A origem do sushi e do sashimi se perde na noite dos tempos. Mas sabe-se que o processo e o gosto mudaram muito. A palavra sushi, por exemplo, significa é azedo, uma referência à forma tradicional, em que o peixe, na verdade, era fermentado a partir do arroz – sendo ambos conservados em sal. Naquela época remota, o arroz era descartado após a fermentação.

O sushi atual nasceu no século 19, por obra do cozinheiro Hanaya Yohei. Era uma forma primitiva de fast food, já que o consumo se dava em qualquer parte e logo após o preparo – sem aguardar a até então tradicional fermentação do peixe.


Foto: Carlos Nogueira, publicada com a matéria


Foto: Carlos Nogueira, publicada com a matéria


Foto: Carlos Nogueira, publicada com a matéria

Tsunodaro – é uma espécie de tonel, utilizado para servir o saquê em dias solenes. São usados em dias de festa. Se pretos ou cinzas, nos casos de funerais.
Foto: Carlos Nogueira, publicada com a matéria
Japão (Nippon-koku)

Capital - Tóquio

População -127.076 milhões (2009)

Língua oficial - japonês

PIB -US$ 5,85 trilhões (2011)

Renda per Capita -US$ 45.774 (2011)

IDH -0,91 (2008) (muito elevado)

Datas nacionais -11 de fevereiro (Dia da Fundação Nacional), 3 de maio (Dia da Constituição).
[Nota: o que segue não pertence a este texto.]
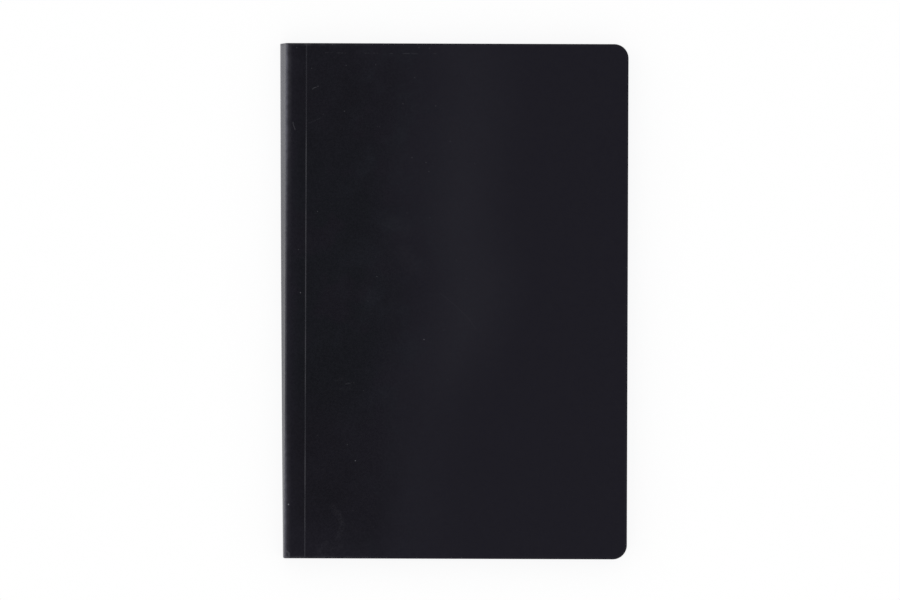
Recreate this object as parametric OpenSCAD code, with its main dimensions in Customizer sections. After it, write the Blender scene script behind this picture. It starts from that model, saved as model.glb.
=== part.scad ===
/* [Cover] */
// Height of the notebook, from foot to head
book_h = 228.6; // [150:0.1:300]
// Width of each cover panel, from the hinge score to the fore-edge
panel_w = 142.9; // [100:0.1:200]
// Thickness of the cover card
cover_t = 0.55; // [0.4:0.05:0.8]
// Radius of the two rounded corners at the fore-edge
corner_r = 6.35; // [2:0.05:20]

/* [Hinge scores] */
// Width of the strip from the score to the front shoulder, which is glued to the pages
hinge_w = 9.2; // [6:0.1:15]
// Width of the pressed groove
score_w = 0.6; // [0.4:0.05:1]
// Depth of the pressed groove
score_d = 0.18; // [0.05:0.01:0.25]

/* [Back of the book] */
// Outer radius of the cover's fold at the front shoulder
front_fold_r = 0.95; // [0.9:0.05:2]
// Outer radius of the cover's fold at the rear shoulder
rear_fold_r = 1.6; // [1:0.05:2.5]
// How far the rear shoulder stands out past the front one at the head
lean_head = 2.8; // [0:0.1:4]
// How far the rear shoulder stands out past the front one at the foot
lean_foot = 0.7; // [0:0.1:4]

/* [Pages] */
// Thickness of one leaf
leaf_t = 0.1; // [0.06:0.005:0.16]
// Number of leaves in each sewn section
section_leaves = 8; // [4:2:16]
// Number of sewn sections
sections = 12; // [6:1:20]
// Depth of the notch between the folds of two sections
notch_d = 0.2; // [0.05:0.01:0.3]

/* [Glue] */
// Thickness of the glue between the section folds and the cover
back_glue_t = 0.4; // [0.2:0.05:0.8]
// Thickness of the glue film under each hinge strip
side_glue_t = 0.1; // [0.05:0.01:0.3]

/* [Hidden] */

$fn = 64;
over = 5;
// How far each section is pressed into the one below it
grip = 0.01;

section_t = leaf_t * section_leaves;
block_t = section_t * sections;
book_t = block_t + 2 * (side_glue_t + cover_t);

// The wider end of the back and the fore-edge are equally far from the origin
lean_max = max(lean_head, lean_foot);
fore_x = (panel_w + hinge_w + lean_max) / 2;
score_x = fore_x - panel_w;
front_shoulder_x = score_x - hinge_w;
rear_shoulder_x = [for (lean = [lean_foot, lean_head]) front_shoulder_x - lean];

front_fold_z = book_t - front_fold_r;
rear_fold_z = rear_fold_r;

score_nose_r = (pow(score_w / 2, 2) + pow(score_d, 2)) / (2 * score_d);
fold_nose_r = (pow(section_t / 2, 2) + pow(notch_d, 2)) / (2 * notch_d);

// Set-back of the cover's inner face inside a fold, at a height dz from the fold's centre
function fold_x(r, dz) = r - sqrt(max(0, pow(r - cover_t, 2) - pow(dz, 2)));

// Inner face of the cover's back at height z, at the foot (end 0) or the head (end 1)
function wall_x(z, end) =
    z < rear_fold_z ? rear_shoulder_x[end] + fold_x(rear_fold_r, z - rear_fold_z)
    : z > front_fold_z ? front_shoulder_x + fold_x(front_fold_r, z - front_fold_z)
    : cover_t + rear_shoulder_x[end]
        + (front_shoulder_x - rear_shoulder_x[end]) * (z - rear_fold_z) / (front_fold_z - rear_fold_z);

// Outermost line of a section's fold, which leaves room for the glue
function fold_tip_x(low_z, end) =
    back_glue_t + max([for (step = [0:0.25:1]) wall_x(low_z + section_t * step, end)]);

// Round bar along the book's height, through one place at the foot and one at the head
module bar(r, foot_x, head_x, z) {
    slant = atan2(head_x - foot_x, book_h);
    translate([(foot_x + head_x) / 2, 0, z])
        rotate([-90, 0, -slant])
            cylinder(r = r, h = book_h + 4 * over, center = true);
}

// Everything between the foot and the head of the book
module trim_slab() {
    translate([-fore_x - over, -book_h / 2, -over])
        cube([2 * (fore_x + over), book_h, book_t + 2 * over]);
}

// Form of the book's back inside the given depth of card, as far as right_x
module back_form(depth, right_x) {
    long = book_h + 2 * over;
    left_x = front_shoulder_x + front_fold_r;
    hull() {
        bar(front_fold_r - depth, left_x, left_x, front_fold_z);
        bar(rear_fold_r - depth, rear_shoulder_x[0] + rear_fold_r, rear_shoulder_x[1] + rear_fold_r,
            rear_fold_z);
        translate([left_x, -long / 2, depth])
            cube([right_x - left_x, long, book_t - 2 * depth]);
    }
}

// What the corner cutter takes off a square corner at the origin, pointing to +X and +Y
module corner_waste() {
    translate([-corner_r, -corner_r])
        difference() {
            square(corner_r + over);
            circle(corner_r);
        }
}

// The two cut corners at the fore-edge
module fore_corners() {
    for (side = [0, 1])
        mirror([0, side])
            translate([fore_x, book_h / 2])
                corner_waste();
}

// Groove that the scoring rule presses into the outer face of the rear cover
module score_groove() {
    bar(score_nose_r, score_x, score_x, score_d - score_nose_r);
}

// Cover panel that lies on the ground, with its outer face down
module cover_panel() {
    difference() {
        linear_extrude(cover_t)
            difference() {
                translate([score_x, -book_h / 2])
                    square([panel_w, book_h]);
                fore_corners();
            }
        score_groove();
    }
}

// Turns what is made at the rear cover over to the front cover
module to_front() {
    translate([0, 0, book_t])
        mirror([0, 0, 1])
            children();
}

module front_cover() {
    color("#1e1d23")
        to_front()
            cover_panel();
}

module back_cover() {
    color("#1e1d23")
        cover_panel();
}

// Middle of the cover sheet: hinge strip, shoulder, back, shoulder and hinge strip
module cover_spine() {
    color("#26262b")
        difference() {
            intersection() {
                back_form(0, score_x);
                trim_slab();
            }
            back_form(cover_t, score_x + over);
            score_groove();
            to_front()
                score_groove();
        }
}

// One sewn section: its leaves, and the round edge of its fold along the back
module section(i, length) {
    low_z = cover_t + side_glue_t + i * section_t;
    pressed = i > 0 ? grip : 0;
    foot_x = fold_tip_x(low_z, 0) + fold_nose_r;
    head_x = fold_tip_x(low_z, 1) + fold_nose_r;
    rise = (head_x - foot_x) / book_h * length / 2;
    middle_x = (foot_x + head_x) / 2;
    intersection() {
        union() {
            translate([0, 0, low_z - pressed])
                linear_extrude(section_t + pressed)
                    difference() {
                        polygon([
                            [middle_x - rise, -length / 2],
                            [fore_x, -length / 2],
                            [fore_x, length / 2],
                            [middle_x + rise, length / 2]
                        ]);
                        fore_corners();
                    }
            bar(fold_nose_r, foot_x, head_x, low_z + section_t / 2);
        }
        translate([-fore_x - over, -length / 2, low_z - pressed])
            cube([2 * (fore_x + over), length, section_t + pressed]);
    }
}

// The sections piled up between the covers, as long as they are cut
module section_pile(length) {
    for (i = [0:sections - 1])
        section(i, length);
}

module page_block() {
    color("#efe9da")
        section_pile(book_h);
}

// Glue round the folds and under both hinge strips, up to the scores
module spine_glue() {
    color("#e6dcc0")
        difference() {
            intersection() {
                back_form(cover_t, score_x - score_w / 2);
                trim_slab();
            }
            section_pile(book_h + 2 * over);
        }
}

front_cover();
back_cover();
cover_spine();
page_block();
spine_glue();
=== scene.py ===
# A black softcover notebook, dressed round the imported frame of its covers, spine, pages and glue.
# Lengths in the sections are in millimetres, and turn into metres where a mesh is made.
import math
import random

import bmesh
import bpy
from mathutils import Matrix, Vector


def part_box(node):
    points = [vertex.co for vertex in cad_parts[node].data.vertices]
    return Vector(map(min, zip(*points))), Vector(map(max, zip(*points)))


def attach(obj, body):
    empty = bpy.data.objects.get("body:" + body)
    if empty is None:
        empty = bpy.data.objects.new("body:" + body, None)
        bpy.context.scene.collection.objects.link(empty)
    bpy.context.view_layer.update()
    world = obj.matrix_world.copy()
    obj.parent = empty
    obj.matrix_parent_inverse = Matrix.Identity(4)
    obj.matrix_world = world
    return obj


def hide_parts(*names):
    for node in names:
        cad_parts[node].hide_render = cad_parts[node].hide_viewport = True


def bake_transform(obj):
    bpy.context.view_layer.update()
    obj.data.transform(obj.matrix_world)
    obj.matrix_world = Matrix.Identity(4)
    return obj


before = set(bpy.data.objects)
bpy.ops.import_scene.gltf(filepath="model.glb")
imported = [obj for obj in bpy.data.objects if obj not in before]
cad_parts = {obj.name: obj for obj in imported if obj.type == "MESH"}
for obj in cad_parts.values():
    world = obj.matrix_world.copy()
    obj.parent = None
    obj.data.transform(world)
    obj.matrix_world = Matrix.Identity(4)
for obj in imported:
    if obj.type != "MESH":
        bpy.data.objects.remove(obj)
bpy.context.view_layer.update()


# Pages
# 96 leaves of uncoated ivory paper, folded into 12 sections of 8 leaves and sewn through the folds.
# The pile is trimmed with its covers on, so its edges are flush with them and share their round corners.
METRE = 0.001
page_low, page_high = (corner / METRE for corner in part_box("page_block"))
foot_y, head_y, fore_x = page_low.y, page_high.y, page_high.x
book_h = head_y - foot_y
cover_low, cover_high = (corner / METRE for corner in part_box("front_cover"))
score_x, book_t = cover_low.x, cover_high.z
cover_t = cover_high.z - cover_low.z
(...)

Colônia na região – no primeiro navio com imigrantes japoneses que aportou na Cidade, o Kasato Maru, em 1908, havia 781 japoneses, contratados pela Companhia Imperial de Imigração. Outros vapores aportavam periodicamente, com mais imigrantes. Até a Segunda Guerra, a Associação Japonesa de Santos guardava os registros do número de japoneses na Cidade. Durante o conflito, com as restrições à língua e aos costumes japoneses em Santos, muitos deles migraram para o Interior do Estado e esse registro se perdeu. Depois da guerra, nenhum levantamento foi feito. Portanto, não há registro anual do número de japoneses e descendentes, na região. As principais entidades surgidas da colônia são Associação Japonesa de Santos, Associação Atlética Atlanta e Estrela de Ouro Futebol Clube.